Hello,

I am testing the performance capabilities of the virtio-user exceptional path 
for use in container networking scenarios. I am trying to reproduce the results 
obtained in Test Case 1 described in the paper "VIRTIO-USER: A New Versatile 
Channel for Kernel-Bypass Networks".  That is, I am creating two virtio-user 
vdevs in testpmd, putting each one in separate network namespaces and running 
iperf3 between the two. However, I am unable to obtain the near 25Gbps 
throughput shown in the paper. Instead, I obtained a mere 3Gbps. Has anyone 
else been able to reproduce these results?

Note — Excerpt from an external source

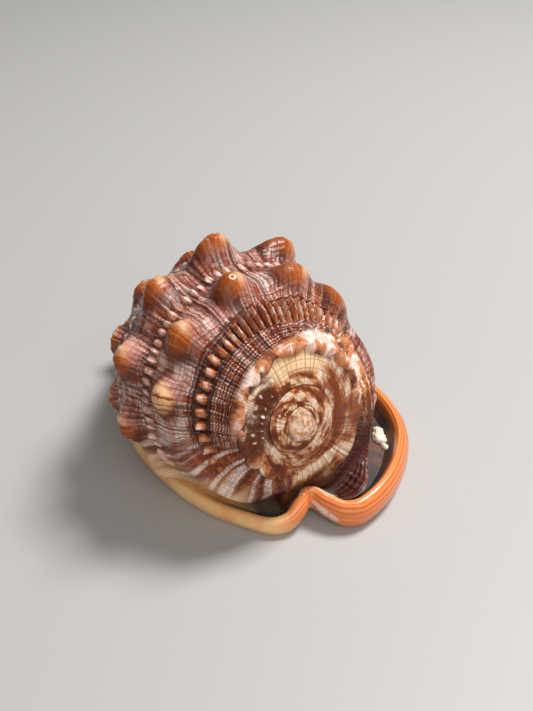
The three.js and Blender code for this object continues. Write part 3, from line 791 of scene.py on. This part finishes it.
def whorl_finish(paint):
    """Mauve and mahogany plaid, with caramel knobs, pale beads and a cream glaze low down."""
    finish = Finish("whorl_glaze")
    turn, at = finish.parts("spiral")
    knob, bead = finish.parts("relief")
    glaze, shadow = finish.parts("shade")
    shaded_flank, lit_flank = finish.parts("tone")
    degrees = turn * TURN

    def cloud(round_coil, over_whorl, start, detail=2.0, roughness=0.5):
        spread = finish.vector(turn * round_coil, at * over_whorl, start)
        return finish.noise(spread, 1.0, detail, roughness)

    patches = cloud(16.0, 8.0, 0.0, 3.0, 0.6)
    spots = cloud(64.0, 30.0, 4.0)
    tints = cloud(9.0, 14.0, 9.0)
    fields = cloud(20.0, 11.0, 15.0)
    blotches = cloud(19.0, 10.0, 2.0, 3.0, 0.6)
    ruffle = cloud(110.0, 46.0, 7.0, 1.0) - 0.5
    wavy = degrees + ruffle * 2.4
    crossed = at + ruffle * 0.007
    ramp = at.band(*RAMP_BAND)
    teeth_row = at.band(*TEETH_BAND)
    cords = at.band(*CORD_BANDS[0]).most(at.band(*CORD_BANDS[1]))
    weave = ramp.most(cords * 0.6)
    thick = fields.step(0.42, 0.6)
    early = 1 - degrees.step(*EARLY_END)
    last = degrees.step(*LAST_START) * (1 - at.step(0.33, 0.38))

    axial = wavy.ripple(2.25, patches * 9.0) * 0.3 + wavy.streaks(0.9, 2.0) * 0.7
    spiral = crossed.ripple(0.0118, spots * 2.5) * 0.35 + crossed.streaks(95.0, 2.0) * 0.65
    axial_edge = 0.37 + thick * 0.11 + weave * 0.04 - early * 0.08
    spiral_edge = 0.3 + thick * 0.06 + weave * 0.14 - early * 0.08
    axial_lines = 1 - axial.step(axial_edge - 0.05, axial_edge + 0.06)
    spiral_lines = 1 - spiral.step(spiral_edge - 0.05, spiral_edge + 0.07)
    between = (1 - axial_lines * 0.5) * (1 - spiral_lines)
    broad_axial = degrees.streaks(0.16, 2.0, 0.5, 40.0)
    broad_spiral = at.streaks(24.0, 2.0, 0.5, 3.0)
    flames = (degrees + at * 60.0).streaks(0.1, 2.0, 0.5, 21.0)

    lay = finish.start_from(paint.mauve)
    lay(paint.rose, patches.step(0.38, 0.52) * 0.9)
    lay(paint.pearl, (1 - fields.step(0.42, 0.54)) * tints.step(0.44, 0.54) * 0.9)
    brown = broad_axial.step(0.47, 0.56).most(tints.step(0.52, 0.6))
    lay(paint.russet, brown * (0.45 + ramp * 0.5))
    lay(paint.pearl, between * spots.step(0.44, 0.54) * (1 - early)
        * (ramp * (0.78 - brown * 0.5)).most(0.3))
    lay(paint.russet, broad_axial.step(0.5, 0.6) * broad_spiral.step(0.44, 0.56) * 0.8)
    lay(paint.pearl, early * (1 - flames.step(0.42, 0.5)) * 0.95)
    lay(paint.russet, early * flames.step(0.45, 0.51) * 0.85)
    lay(paint.mahogany, early * flames.step(0.53, 0.6) * 0.7)
    lay(paint.amber, ramp * spots.step(0.52, 0.6) * 0.55)
    # Chestnut on the knobs, strongest on the near flank: the knobs' own dark brown and painted shade.
    lay(paint.chestnut, knob.step(0.06, 0.4) * (0.45 + shaded_flank * 0.55))
    # Rose on the far flank is painted light.
    lay(paint.rose, knob.step(0.1, 0.5) * lit_flank * 0.8)
    lines = (axial_lines * (0.66 + weave * 0.28 - ramp * 0.42 - early * 0.3)).most(
        spiral_lines * (0.36 + weave * 0.5 - early * 0.3))
    lay(paint.mahogany, lines)
    dark_stripes = (1 - broad_axial.step(0.4, 0.48)) * (1 - early * 0.6)
    lay(paint.mahogany, dark_stripes * 0.78)
    fine = wavy.streaks(2.6, 1.0, 0.5, 31.0)
    lay(paint.chestnut, (1 - fine.step(0.4, 0.56)) * 0.45)
    lay(paint.mahogany, cords * (1 - early) * 0.45)
    gaps = teeth_row * (1 - bead.step(0.04, 0.3)) * (1 - early) * (1 - last)
    lay(paint.mahogany, gaps * 0.95)
    crown = knob.step(0.36, 0.8) * (0.94 - lit_flank * 0.7 - shaded_flank * 0.55)
    lay(paint.caramel, crown)
    grain = wavy.streaks(0.45, 2.0, 0.6, 13.0)
    lay(paint.chestnut, crown * (1 - grain.step(0.34, 0.54)) * 0.6)
    # Cream on the knob tips: painted highlight on the far flank, and pale streaks of the grain.
    lay(paint.cream, knob.step(0.55, 0.95)
        * (lit_flank.step(0.1, 0.5) * 0.5).most(grain.step(0.58, 0.7) * 0.2))
    pale_knob = degrees.band(*PALE_KNOB) * (1 - at.step(0.43, 0.47))
    lay(paint.cream, pale_knob * knob.step(0.45, 0.8) * grain.step(0.36, 0.54) * 0.6)
    brown_tooth = teeth_row * (1 - degrees.step(-50.0, -15.0) * spots.step(0.42, 0.55))
    lay(paint.amber, bead.step(0.12, 0.45) * (teeth_row.most(tints.step(0.5, 0.58))) * 0.8)
    lay(paint.caramel, bead.step(0.12, 0.4) * brown_tooth * (1 - bead.step(0.6, 0.95) * 0.7)
        * 0.8)
    lay(paint.rose, bead.step(0.2, 0.6) * (0.65 - teeth_row * 0.5))
    lay(paint.pearl, bead.step(0.45, 0.95) * spots.step(0.4, 0.56) * (0.85 - brown_tooth * 0.35))
    lay(paint.chestnut, teeth_row * degrees.step(-35.0, 0.0) * 0.45)
    lay(paint.plum, last * (0.86 + axial_lines * 0.14))

    fold_end = 0.145 + degrees.step(5.0, 45.0) * 0.055 + degrees.step(48.0, 75.0) * 0.11
    fold = at.step(0.066, 0.078) * (1 - at.step(fold_end - 0.025, fold_end)) * (1 - last)
    fold = fold * degrees.step(-96.0, -66.0)
    fold_paint = (
        finish.colour(paint.pearl)
        .layer(paint.rose, spots.step(0.42, 0.56) * 0.6)
        .layer(paint.amber, blotches.step(0.42, 0.5) * 0.9)
        .layer(paint.chestnut, blotches.step(0.52, 0.6) * 0.85)
        .layer(paint.mahogany, axial_lines * 0.22))
    lay(fold_paint, fold * 0.92)
    away = finish.start.node("ShaderNodeVectorMath", {"operation": "DISTANCE"},
                             {0: finish.place(), 1: KNOB_MARK}, 1)
    lay(paint.pearl, away.band(*MARK_RING) * 0.8)
    lay(paint.mahogany, shadow * 0.88)
    lay(paint.cream, glaze * (0.8 + patches * 0.2))

    threads = (axial + spiral) * (1 - glaze) * (1 - fold * 0.7)
    normal = finish.bump(threads, 0.45, 0.0004)
    return finish.feed(base_color=finish.ground, roughness=0.27 + last * 0.18, coat_weight=0.1,
                       coat_roughness=0.1, specular_ior_level=0.16, normal=normal)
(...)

My understanding is that this type 
of virtual device takes advantage of both checksum offloading and LRO in order 
to get such high throughput. However, for some reason, I am unable to use RX 
checksum offloading nor LRO in my setup. If I specify the --enable-lro and 
--enable-rx-cksum options in testpmd (as shown here 
https://doc.dpdk.org/guides-17.11/howto/virtio_user_as_exceptional_path.html), 
the tap device is never created in the kernel. If I do not specify these 
options, the tap is created correctly but the rx-checksum and LRO are off and 
cannot be turned on using ethtool (they are marked as [fixed]).

Does anyone have any idea what may be preventing me from taking advantage of 
checksum offloading and LRO? Also, I am I right in assuming that this is the 
reason why the performance is so poor or could there be another problem with my 
setup? I am using DPDK 17.11 on CentOS 7.5. Any help would be appreciated.